Chelsea fans, and maybe those in the hierarchy, presumed Tuchel's Champions League brilliance would quickly translate into vast Premier League improvement. Although the raw numbers from this season will show Chelsea getting their highest points tally since the last title win under Antonio Conte five years ago, the gap to the eventual champions of 19 points remaining the same tells its own story.
The win in Porto made many feel like Abramovich's famed ruthless streak had done the trick once more, and soon the Blues would be set back on their regular path. But the landscape of the league is vastly different to the one that saw Chelsea go from tenth to first in under 12 months under Conte in 2017.

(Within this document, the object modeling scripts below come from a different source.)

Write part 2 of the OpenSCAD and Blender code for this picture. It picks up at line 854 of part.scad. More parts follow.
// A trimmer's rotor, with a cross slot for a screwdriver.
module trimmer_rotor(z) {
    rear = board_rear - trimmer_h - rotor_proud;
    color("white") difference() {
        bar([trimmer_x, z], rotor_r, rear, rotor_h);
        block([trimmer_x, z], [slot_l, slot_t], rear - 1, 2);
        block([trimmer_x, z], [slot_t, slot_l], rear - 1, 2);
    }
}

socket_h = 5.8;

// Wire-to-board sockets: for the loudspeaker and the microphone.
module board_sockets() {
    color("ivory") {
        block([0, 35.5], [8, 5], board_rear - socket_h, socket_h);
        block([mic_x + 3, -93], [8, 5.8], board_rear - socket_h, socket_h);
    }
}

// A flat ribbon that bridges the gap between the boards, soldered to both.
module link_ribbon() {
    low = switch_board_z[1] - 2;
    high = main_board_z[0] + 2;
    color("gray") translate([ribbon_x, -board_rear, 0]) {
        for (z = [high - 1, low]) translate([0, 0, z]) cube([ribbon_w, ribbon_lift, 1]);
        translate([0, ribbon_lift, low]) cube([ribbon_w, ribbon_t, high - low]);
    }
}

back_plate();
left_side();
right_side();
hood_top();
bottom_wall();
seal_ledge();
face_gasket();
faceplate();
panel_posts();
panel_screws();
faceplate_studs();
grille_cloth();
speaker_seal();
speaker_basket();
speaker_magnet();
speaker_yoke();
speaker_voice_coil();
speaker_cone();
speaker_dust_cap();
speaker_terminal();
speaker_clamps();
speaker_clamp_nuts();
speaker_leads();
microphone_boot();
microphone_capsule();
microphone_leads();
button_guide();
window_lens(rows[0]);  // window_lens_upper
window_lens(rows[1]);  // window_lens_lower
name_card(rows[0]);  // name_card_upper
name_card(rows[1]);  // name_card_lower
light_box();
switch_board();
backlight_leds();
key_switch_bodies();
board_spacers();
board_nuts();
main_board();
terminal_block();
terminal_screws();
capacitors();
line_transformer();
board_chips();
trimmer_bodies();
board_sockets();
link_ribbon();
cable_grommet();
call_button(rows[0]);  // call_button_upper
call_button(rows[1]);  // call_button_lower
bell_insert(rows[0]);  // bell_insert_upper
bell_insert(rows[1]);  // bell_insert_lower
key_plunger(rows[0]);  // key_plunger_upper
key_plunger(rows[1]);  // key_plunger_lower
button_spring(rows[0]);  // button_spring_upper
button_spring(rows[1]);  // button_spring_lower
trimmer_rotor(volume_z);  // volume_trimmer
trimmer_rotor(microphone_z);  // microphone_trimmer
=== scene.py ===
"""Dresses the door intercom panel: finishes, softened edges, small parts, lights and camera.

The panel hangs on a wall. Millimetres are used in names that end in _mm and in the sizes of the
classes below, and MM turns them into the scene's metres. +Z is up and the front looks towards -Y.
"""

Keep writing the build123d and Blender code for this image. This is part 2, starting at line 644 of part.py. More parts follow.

Back then, the league was more chaotic, and individual talent still had the ability to excel over long-term system building. It feels telling that Chelsea's last title came in Pep Guardiola and Jurgen Klopp's first-full seasons in English football. In the five seasons since, Chelsea have finished below both coaches.
Maligning the differences in coaching, system and recruitment between Chelsea and the top two is not a revealing point. However, it is one that can no longer be masked by glorious cup wins. Ones that have ended pretty disappointing league campaigns in happiness.
An average film can be elevated by a superb third-act, something that Chelsea's 2020/21 narrative greatly benefitted from as people quickly forgot the pretty woeful end in the league that saw Tuchel's side almost throw away a place in the top four.
The remaining weeks of this season, although overshadowed by the ownership saga, have brought the current squad's limitations into greater focus, and harsher realities have been endorsed by more minds. Not only does a change in ownership naturally bring the Roman Abramovich era to its end. It also coincides with a squad rebuild that has needed to happen for several years.
2021/22 had its fair share of new highs in the Club World Cup win and multiple trips to Wembley, but it cemented why Chelsea's short-term fixes can no longer be leaned upon to circumvent tougher decisions and more refined recruitment, something the Todd Boehly era can hopefully rectify.